1 santimetrelik bir dikit ya da sarkıtın oluşması için en az 200 yılın geçmesi gerektiği düşünülecek olursa; halen oluşmakta olan mağaranın içinin yapışkan olmayan ama kıvamlı bir suyla kaplı olması anlaşılabilir nitelikte. İçindeki sarkıt ve dikitlerin büyüklüğü insanı şaşırtacak nitelikte. Ayrıca kaygan bir zemini olan bu mağarada ufak bir gezintiye çıkma planı olanların, bir ceket ve kirlenmeyecek ve kaymayacak nitelikte ayakkabılar giymesini tavsiye ederim. İçerisinin sıcaklığı 13 derece, ki bu hayli serin demek oluyor. Aynı zamanda sürekli damlayan suların varlığı yeri kayganlaştırırken, bir yandan da çamurlaştırmış. Bu damla suyunun içinde de kalsiyum karbonat, magnezyum karbonat ve demir bulunmakta.

 

Ereğli

Karadeniz Ereğli’sini görmeden ölmek, öbür dünyaya eksik gitmek demektir.

Ereğli’nin adının bir rivayete göre Herkül’den geldiği iddia edilirmiş. Herkül herkesin de bildiği gibi, Zeus’un oğlu olduğu için yarı Tanrı olan, çok güçlü ve bu gücünü iyilik adına kullanıp yerel halka yardım eden bir kahramandır. İşte Herkül Ereğli’de yaşayan halka yardım edince buranın adını Herakleia Pontike koymuşlar.

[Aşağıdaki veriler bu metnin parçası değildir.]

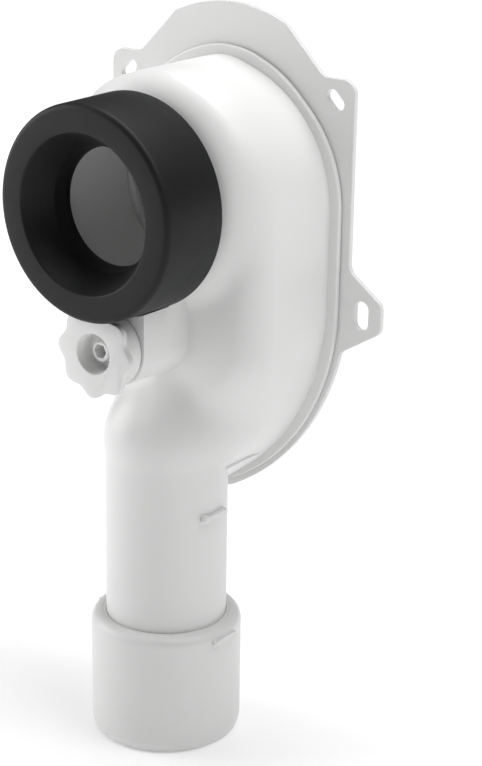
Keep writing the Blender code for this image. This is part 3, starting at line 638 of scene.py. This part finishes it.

Sonra Herakli, en son bilinen adıyla da Ereğli olmuş.

Gezinin üçüncü durağı da mağaralardı. Cehennem Ağzı Mağaraları dediğimiz üç yapı, Kilise mağarası, cehennem ağzı ve ayazma olmak üzere üçe ayrılmış. Akheron vadisinde yerleşmiş durumda olan bu mağaraların, Hades’in ülkesine giden yolda olduğuna da inanılırmış. İlk durağımız Kilise Mağarası’ydı. Burası tamamen doğal bir mağara olup, St. Nikolas zamanında Hristiyanların kullandıkları gizli bir ibadet yeri olmuş. Kilise mağarası denmesinin sebebi bu. Aynı zamanda mağarada taş sunakları, tütsü koyma yerlerini görmek de mümkün. Mağaranın diğer tarafında ise yer mozaikleri göze çarpıyor. Bir tavus kuşu ve şarabın da yer aldığı mozaiklerde; tavus kuşu kuyruğunda 12 farklı renk barındırdığı için 12 havariyi simgelerken, şarap da o bölgede yapılan güzel şarapları göstermekte. 2001 yılında ziyarete açılan mağarada, askeriyenin de büyük emek ve katkıları olmuş. 2. durağımız olan tamamen mitolojik olan Cehennem ağzı mağarasına giderken eski adıyla phillipos ırmağını (Hades’in ülkesine götüren Kharon adlı kayıkçının sandalıyla yüzdüğü ırmak) görmek mümkün. İkinci mağaramızın öyküsü ise şöyle; Herkül bir gün avlanırken yanlışlıkla kralın kuzenini öldürür. Kral da onu cezalandırmak için 12 tane görev verir. Kralın düşüncesi her ne kadar Herkül’ün bu görevlerden sağ çıkamayacağı olsa da, kahramanımız bu görevlerin altından başarıyla kalkar. Bu 12 görevden sonuncusu Hades’in yer altı ülkesinin kapı bekçisi olan 3 başlı köpek Kerberos’u öldürmektir. Herkül 40 savaşçısını da yanına alarak, bir baca gibi olan Cehennem ağzından giriş yapar ve Kerberos’u öldürür. Bu mağaranın içinde köpeğin sembolik bir yansıması olduğuna inanılan bir şekil, Dante’nin Herkül ve savaşlarını anlattığı resimler ve Meryem Ana’nın silueti de bulunmaktadır. İçinde bir de göl olan bu mağarada, canlı balıklar da ekolojinin bir parçası olmuştur. İnmenin çok zor olduğu, insanın başını çarpmamak için çok dikkat etmesi gereken ve dar bir girişinin olduğu bu mağarayı görmek için bu zorluklarla mücadele etmeye değer. Bu mağarada aynı zamanda ziyarete kapalı bir de tünel girişi bulunmakta. 900 metrelik olan ve kilise mağarasına gizli geçitler bulunan bu tünel henüz ziyarete açılacak kadar da incelenememiş. 3’lü mağara kompleksinin son yapısı ise Ayazma. Ayazma, biri sarnıç biri kutsal göl olmak üzere 2 salondan oluşan geniş bir alan. Sol tarafındaki alan ise kimi zaman festivallerde klasik müzik salonu olarak bile kullanılmış.